Les yeux de la parole, bande-annonce — Vimeo

« Nous avons décidé de suivre des collégiens pour comprendre les enjeux plus que jamais actuels du texte de Kalîla wa Dimna », expliquent les réalisateurs dans le dossier de presse. Le choix s’est porté sur ce texte « migrateur », pour ainsi dire, car il a traversé bien des frontières depuis sa genèse dans l’Inde lointaine du IIIe siècle. Traduit en persan, puis en syriaque, réécrit en arabe par Ibn Al-Muqaffa au VIIIe siècle, il est considéré depuis lors comme une oeuvre majeure de la littérature arabe, dans un genre littéraire qu’on appelle « le miroir des princes », car destiné à leur éducation morale et politique. Le recueil de fables animalières sera par la suite de nouveau traduit en plusieurs langues, pour rayonner à travers l’Europe, où il parvient en France au XVIIe siècle, et marque de son empreinte les Fables de La Fontaine.
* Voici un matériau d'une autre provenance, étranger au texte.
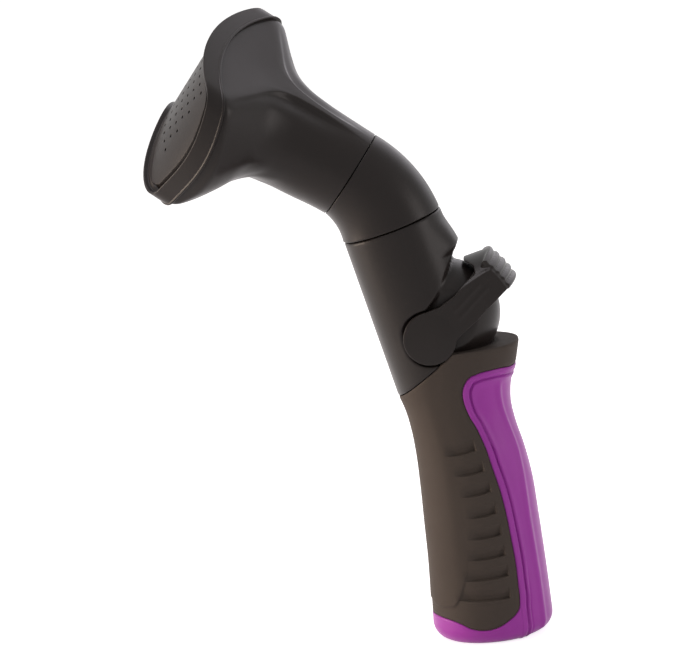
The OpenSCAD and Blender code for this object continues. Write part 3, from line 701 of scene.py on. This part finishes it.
def strip_inside(turn, z, curve):
    """Signed distance from the edge: positive on the coloured moulding, negative on the grip."""
    distance = away_from(curve, turn, z)
    corner = int(np.argmax(curve[:, 1] > STRIP_FROM))
    ring = curve[:corner]
    ring_z = np.interp(-np.abs(turn), -ring[:, 0], ring[:, 1])
    strip = curve[corner:]
    top = int(np.argmax(strip[:, 1]))
    side_turn = np.interp(z, strip[:top + 1, 1], strip[:top + 1, 0])
    below_ring = (z < ring_z) & (np.abs(turn) > ring[-1, 0] - 1e-6)
    in_strip = (np.abs(turn) < side_turn) & (z < strip[:top + 1, 1].max())
    over = strip[top:]
    top_z = np.interp(np.abs(turn), over[::-1, 0], over[::-1, 1])
    in_strip &= (np.abs(turn) > over[0, 0]) | (z < top_z)
    return np.where(below_ring | in_strip, distance, -distance)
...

Ses personnages et leurs jeux de pouvoir autour du Prince atterrissent enfin en 2016 au Festival d’Aix-en-Provence sous la forme d’un opéra moderne imaginé par Fady Jomar, écrivain syrien réfugié en Allemagne après un séjour dans les geôles du régime, et mis en musique par Moneim Adwan, compositeur palestinien né dans la bande de Gaza. La contribution de la co-librettiste Catherine Verlaguet pour la partie française et la collaboration de divers musiciens du pourtour méditerranéen en font un produit multiculturel, dont la richesse est admirablement soulignée par le film. La langue arabe y dialogue sans cesse avec le français et l’anglais, nourrissant la réflexion sur le langage et la traduction.
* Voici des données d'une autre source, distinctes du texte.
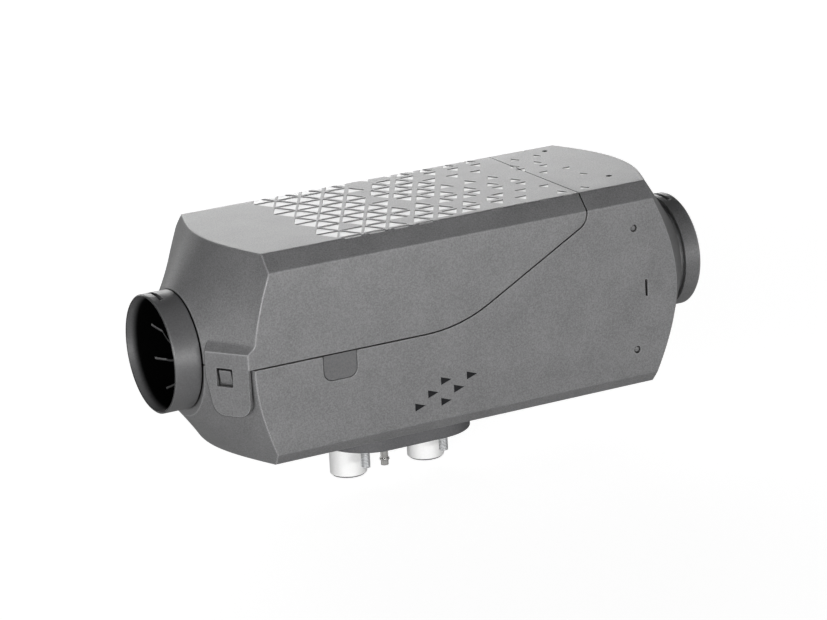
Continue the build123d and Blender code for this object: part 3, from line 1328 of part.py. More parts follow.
pieces = {
    "lower_shell": lower_shell.part,
    "upper_cover": upper_cover.part,
    "outlet_hood": outlet_hood.part,
    "inlet_ring": inlet_ring.part,
    "port_plug": port_plug,
    "cable_grommet": cable_grommet,
    "foot_seal": foot_seal.part,
    "mounting_studs": mounting_studs.part,
    "blower_housing": blower_housing.part,
    "blower_cover": blower_cover.part,
    "blower_gasket": blower_gasket,
    "exchanger_gasket": exchanger_gasket,
    "burner_chamber": burner_chamber.part,
    "flame_tube": flame_tube.part,
    "evaporator_mat": evaporator_mat.part,
    "glow_pin": glow_pin.part,
    "fuel_pipe": fuel_pipe.part,
    "heat_exchanger": heat_exchanger.part,
    "overheat_sensor": overheat_sensor.part,
    "sensor_clip": sensor_clip.part,
    "motor_can": motor_can.part,
    "motor_magnets": motor_magnets.part,
    "brush_ring": brush_ring.part,
    "motor_brushes": motor_brushes.part,
    "front_bearing": front_bearing,
    "rear_bearing": rear_bearing,
    "motor_shaft": motor_shaft.part,
    "armature": armature.part,
    "commutator": commutator.part,
    "fan_wheel": fan_wheel.part,
    "fan_nut": fan_nut.part,
    "combustion_impeller": combustion_impeller.part,
    "control_box": control_box.part,
    "control_board": control_board.part,
    "control_lid": control_lid.part,
    "lid_screws": lid_screws.part,
    "control_sockets": control_sockets.part,
    "joining_screws": joining_screws.part,
}
for name, piece in pieces.items():
    save(piece, name)
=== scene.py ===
"""Diesel air heater in a pointed grey plastic casing, on a plain pale floor."""
from math import pi, radians

import bpy
from mathutils import Matrix, Vector


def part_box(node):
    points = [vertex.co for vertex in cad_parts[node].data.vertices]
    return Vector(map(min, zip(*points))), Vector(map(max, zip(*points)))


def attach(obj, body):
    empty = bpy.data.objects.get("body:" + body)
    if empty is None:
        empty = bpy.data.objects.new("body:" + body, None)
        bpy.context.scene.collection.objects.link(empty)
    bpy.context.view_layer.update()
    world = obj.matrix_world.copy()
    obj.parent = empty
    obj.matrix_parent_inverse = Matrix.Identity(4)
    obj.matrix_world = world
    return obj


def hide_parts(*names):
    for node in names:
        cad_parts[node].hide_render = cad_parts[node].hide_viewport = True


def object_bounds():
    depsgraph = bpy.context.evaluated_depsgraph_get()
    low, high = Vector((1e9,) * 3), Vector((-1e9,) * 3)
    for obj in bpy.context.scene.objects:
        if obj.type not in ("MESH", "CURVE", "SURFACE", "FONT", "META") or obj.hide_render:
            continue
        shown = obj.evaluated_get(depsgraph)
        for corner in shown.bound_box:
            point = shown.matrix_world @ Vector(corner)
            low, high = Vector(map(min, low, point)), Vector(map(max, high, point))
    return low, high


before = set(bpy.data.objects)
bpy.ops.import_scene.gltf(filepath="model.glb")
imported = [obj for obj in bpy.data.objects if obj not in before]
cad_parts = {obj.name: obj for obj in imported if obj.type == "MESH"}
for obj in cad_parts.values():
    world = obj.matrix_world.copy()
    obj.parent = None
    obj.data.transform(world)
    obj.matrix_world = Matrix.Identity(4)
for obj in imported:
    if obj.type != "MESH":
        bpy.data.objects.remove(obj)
cad_box = [list(corner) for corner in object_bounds()]
scene = bpy.context.scene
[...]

Kalila wa Dimna, Aix-en-Provence, 2016

Les yeux de la parole est filmé en champ-contrechamp2 : d’un côté les artistes en pleine effervescence créative, de l’autre les adolescents qui se préparent par des recherches scolaires à aller voir l’œuvre au festival. Les deux plans finissent par s’entremêler à travers un intéressant « jeu de miroirs entre la salle de répétitions et la salle de classe » (dossier de presse), une rencontre improbable qui aboutit à la fin du film à un dialogue émouvant entre les collégiens et le poète en exil, par l’intermédiaire de Skype. Le travail subtil et délicat des réalisateurs fait de cette double quête initiatique, artistique et éducative, un véritable poème en images, à l’esthétique saisissante.
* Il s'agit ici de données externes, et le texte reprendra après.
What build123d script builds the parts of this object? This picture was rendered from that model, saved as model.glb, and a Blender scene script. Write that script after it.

Dès les premières secondes de la projection le spectateur est plongé dans l’univers poétique du long-métrage dont l’architecture tient davantage du film de fiction que du simple documentaire : la caméra avance lentement dans un clair-obscur aux ombres mouvantes tandis que monte crescendo l’écho lancinant d’une musique électronique. Un gros plan sur des masques animaliers où l’on devine des yeux scrutateurs nichés dans les profondes orbites laisse place à l’image d’une cour d’école où des adolescents, arborant les mêmes masques, marchent au ralenti, comme en apesanteur, au rythme d’une voix off, celle du poète arabe :

Sous les rires, derrière les visages, au cœur de la joie… des larmes
Sous les paroles, derrière les murmures, au cœur du temps… des silences
J’ai honte de vous demander : « comment allez-vous ? »
Quand vos maux sonnent le glas dans mon cœur
Qui donc cache la vérité sinon l’oppresseur de toujours ?
Et qui s’opposera à l’oppression qui gangrène le pays ?
Sous les rires, derrière les visages, au cœur de la joie… des larmes

Le titre surréaliste Les yeux de la parole ajoute lui-même une dose de mystère. On découvrira plus loin dans le film qu’il est le fruit d’une savoureuse erreur de traduction du mot ayn, (pluriel ouyoun) terme polysémique en arabe, désignant aussi bien l’organe de la vision qu’une source d’eau ou l’essence des choses. Or, c’est bien ce sens de quintessence de la parole poétique qui est rappelé par le créateur du texte arabe Fady Jomar lors d’une conversation sur WhatsApp avec l’équipe du documentaire. Pour autant, le choix des réalisateurs aura été de garder le sens premier, figuratif, sans doute parce qu’il ouvre de nouveaux espaces symboliques : car la parole poétique porte bien une vision du monde, et c’est bien le souffle de la voix qui guide ici le mouvement de la caméra, c’est le verbe qui scande l’histoire, celle d’un roi lion (Assad ) qui redoute par-dessus tout l’ode du poète à la liberté.

Un film tout simplement enchanteur. Les collégiens de cette classe de section d’enseignement général et professionnel adapté (Segpa) — présentant des difficultés scolaires, et souvent issus de l’immigration — de la banlieue d’Aix-en-Provence portent un regard frais et naïf sur leur langue et celle de l’autre, sur l’art et la politique. Ce qui a le mérite de rafraîchir également notre mémoire sur la guerre en Syrie, dont les avatars confessionnels et les interventions étrangères avaient fini par nous faire oublier qu’il s’agissait avant tout de la révolte d’un peuple contre son tyran.

  • Réalisateurs : David Daurier, Jean-Marie Montangerand
    Bel Air Média, 2017
    Français, anglais, arabe
    79 minutes

1Dialogue avec les réalisateurs lors de la projection à l’Institut du monde arabe (IMA).

2NDLR. Technique d’écriture cinématographique qui fait alterner deux plans d’orientation opposée.